The following Wednesday, I checked my email on someone's iPhone during a youth group leaders meeting. I know, I know; I probably should have been paying attention to Carlos, but I just felt compelled to check it. Victor Hernandez jokingly - or perhaps prophetically - said that I was about to be accepted into YWAM. I scrolled through numerous Facebook notifications, Freecycle adds and emails from work to stumble across my acceptance letter to YWAM. I promptly announced the good news and was met with a round of high fives and hugs. I was in!

Today, I'm sitting in the community center lobby about to study for my finals this Friday. I leave in two weeks on a red-eye flight to Costa Rica, with a layover in Texas. I can't believe it. God has been so faithful, and He's completely coming through on His promises. I know that when Jesus says "come with me" I can trust that He will truly be "with me". He is so good.

I'd like you, my friends and family, to come with me on my journey that the Lord has set out for me. Keep reading these, because there will be a lot more to come.

Sunday, March 13, 2011

Ven Conmigo pt 2

Was this even possible? This idea of mine seemed simply too perfect to actually be doable. I was sure that there had to be something wrong with transferring credits from two different systems. After speaking to two different counselors from both community colleges, I was pleasantly surprised to find out that this was not the case. It didn't matter, they would accept the credits.

So, that was good news. But would I even be able to go finish my general education at Foothill? I was dangerously close to failing my math class, which was a prerequisite for my final requirements of Statistics and Chemistry. I had fallen to a D, and I found myself really worrying that I would have to take this class for a fourth time. I talked to my professor, and asked if I had a chance to bring my grade up. He said it was totally possible, I would just have to work a lot harder than I had been that semester. My prayer had now changed to "if you want me to go, help me pass my math class." So I started going to tutoring, and I was able to bring my grade up to a high C. I passed my class. I could now take my final requirements.

Would I get into the classes I needed?
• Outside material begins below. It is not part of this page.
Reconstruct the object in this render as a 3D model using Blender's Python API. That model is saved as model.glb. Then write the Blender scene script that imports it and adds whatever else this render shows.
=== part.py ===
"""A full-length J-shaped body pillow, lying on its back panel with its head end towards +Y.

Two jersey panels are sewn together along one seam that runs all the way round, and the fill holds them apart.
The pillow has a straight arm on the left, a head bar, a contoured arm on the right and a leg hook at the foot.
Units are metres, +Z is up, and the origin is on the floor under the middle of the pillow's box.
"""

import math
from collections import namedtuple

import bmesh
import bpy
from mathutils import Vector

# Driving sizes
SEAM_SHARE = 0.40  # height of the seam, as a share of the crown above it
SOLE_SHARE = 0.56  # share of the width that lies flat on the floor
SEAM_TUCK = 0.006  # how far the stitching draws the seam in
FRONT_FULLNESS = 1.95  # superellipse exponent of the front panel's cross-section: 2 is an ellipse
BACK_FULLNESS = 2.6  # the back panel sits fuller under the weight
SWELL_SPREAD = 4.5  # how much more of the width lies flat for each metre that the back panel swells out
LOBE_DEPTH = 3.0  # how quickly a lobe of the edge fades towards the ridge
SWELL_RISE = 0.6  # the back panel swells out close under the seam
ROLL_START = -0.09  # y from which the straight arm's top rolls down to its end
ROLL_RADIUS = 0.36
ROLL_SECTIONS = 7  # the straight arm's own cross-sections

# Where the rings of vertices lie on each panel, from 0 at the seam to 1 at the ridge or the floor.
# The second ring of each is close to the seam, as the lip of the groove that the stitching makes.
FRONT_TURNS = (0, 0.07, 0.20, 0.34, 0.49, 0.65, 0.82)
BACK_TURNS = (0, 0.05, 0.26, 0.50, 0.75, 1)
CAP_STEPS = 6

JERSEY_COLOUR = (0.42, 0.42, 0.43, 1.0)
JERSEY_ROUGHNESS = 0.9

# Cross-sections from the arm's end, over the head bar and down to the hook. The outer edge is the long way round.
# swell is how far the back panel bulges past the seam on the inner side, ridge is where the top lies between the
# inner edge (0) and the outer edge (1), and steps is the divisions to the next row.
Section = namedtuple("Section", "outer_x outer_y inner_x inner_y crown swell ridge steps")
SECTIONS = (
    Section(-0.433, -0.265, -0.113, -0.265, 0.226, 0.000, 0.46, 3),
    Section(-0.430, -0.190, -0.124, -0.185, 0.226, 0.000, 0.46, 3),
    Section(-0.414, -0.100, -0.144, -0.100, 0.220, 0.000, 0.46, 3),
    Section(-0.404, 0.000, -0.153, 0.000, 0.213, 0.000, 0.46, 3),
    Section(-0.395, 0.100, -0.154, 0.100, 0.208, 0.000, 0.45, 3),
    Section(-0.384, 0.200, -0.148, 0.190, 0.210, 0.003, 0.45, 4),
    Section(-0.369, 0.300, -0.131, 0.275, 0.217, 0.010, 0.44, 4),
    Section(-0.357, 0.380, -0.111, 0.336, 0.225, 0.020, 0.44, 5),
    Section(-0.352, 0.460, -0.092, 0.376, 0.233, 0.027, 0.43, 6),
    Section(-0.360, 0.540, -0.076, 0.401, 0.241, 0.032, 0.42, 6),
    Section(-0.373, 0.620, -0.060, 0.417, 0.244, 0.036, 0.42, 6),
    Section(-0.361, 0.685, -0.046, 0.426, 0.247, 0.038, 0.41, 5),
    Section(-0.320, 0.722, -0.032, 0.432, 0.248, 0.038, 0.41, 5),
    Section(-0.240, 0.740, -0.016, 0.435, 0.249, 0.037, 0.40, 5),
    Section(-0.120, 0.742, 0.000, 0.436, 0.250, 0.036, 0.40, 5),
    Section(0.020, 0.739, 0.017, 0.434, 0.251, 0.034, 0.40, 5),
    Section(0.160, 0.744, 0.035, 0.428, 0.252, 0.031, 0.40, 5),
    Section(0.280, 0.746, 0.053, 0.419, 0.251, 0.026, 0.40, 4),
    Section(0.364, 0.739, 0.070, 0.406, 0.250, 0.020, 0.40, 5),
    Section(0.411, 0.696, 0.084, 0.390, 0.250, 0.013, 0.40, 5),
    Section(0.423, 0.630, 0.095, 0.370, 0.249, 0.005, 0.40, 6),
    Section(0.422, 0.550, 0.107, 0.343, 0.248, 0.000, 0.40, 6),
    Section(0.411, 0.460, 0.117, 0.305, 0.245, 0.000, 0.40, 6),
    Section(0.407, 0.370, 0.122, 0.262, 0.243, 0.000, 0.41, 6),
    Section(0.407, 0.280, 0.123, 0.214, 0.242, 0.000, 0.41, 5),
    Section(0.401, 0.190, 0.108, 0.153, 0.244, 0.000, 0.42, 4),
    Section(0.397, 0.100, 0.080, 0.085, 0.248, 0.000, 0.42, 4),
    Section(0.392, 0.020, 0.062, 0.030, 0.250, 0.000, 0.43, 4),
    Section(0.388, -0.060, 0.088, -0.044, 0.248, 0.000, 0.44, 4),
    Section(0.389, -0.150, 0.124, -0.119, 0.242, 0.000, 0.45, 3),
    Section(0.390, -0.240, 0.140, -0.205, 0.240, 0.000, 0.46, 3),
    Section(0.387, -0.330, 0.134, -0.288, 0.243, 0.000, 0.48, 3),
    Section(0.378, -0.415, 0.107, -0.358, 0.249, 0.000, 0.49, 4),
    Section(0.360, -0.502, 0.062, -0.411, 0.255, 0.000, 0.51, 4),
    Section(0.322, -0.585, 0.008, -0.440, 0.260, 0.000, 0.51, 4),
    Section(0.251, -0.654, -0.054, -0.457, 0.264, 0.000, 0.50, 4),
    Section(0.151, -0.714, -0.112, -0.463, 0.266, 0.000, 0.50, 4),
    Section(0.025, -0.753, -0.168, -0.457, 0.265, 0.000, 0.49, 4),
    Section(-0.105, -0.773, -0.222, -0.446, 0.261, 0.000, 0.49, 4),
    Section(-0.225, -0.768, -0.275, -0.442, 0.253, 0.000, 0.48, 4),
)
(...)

I got into my Statistics class, but I was put on the wait-list for Chemistry. Not only that, but I was number 15 of 18 of the excess students. On the first day, every single person showed up, including the entire wait-list. The second day was no more promising, for only one person had dropped from the class, which only bumped me up one spot. By this point, I was very discouraged, and almost gave up. That weekend, however, I was convicted by Autumn Buzzel's testimony about her calling to Ghana. She reminded me that God's calling on our lives is made complete in obedience and perseverance. While she felt called to Ghana, she had to respond to that call and go. She had to contact people in Africa, she had to get her visa, get her immunizations, raise her funds, quit her job...and God was with her through all of it. I decided that following Monday to keep going to the class.

After two long, anxious hours of Chemistry, I approached my professor. Once again, she said, there didn't seem to be any room for me. Even though I was now the only person left on the wait-list, no one else had dropped. The class was completely full, she told me. More than full, actually, due to a lack of lab drawers for those who were enrolled. As she told me all of this, my heart sunk. I supposed my time would come later.

Before I could even think about leaving, my professor told me that she had decided to reward my patience, and enroll me in the class despite the crowded roster. She handed me an add code, and I preceded to cry tears of joy and laugh at the top of my lungs all the way home. This idea of mine had now become a feasible plan, and I took this as a final confirmation that I was now on my way to Central America.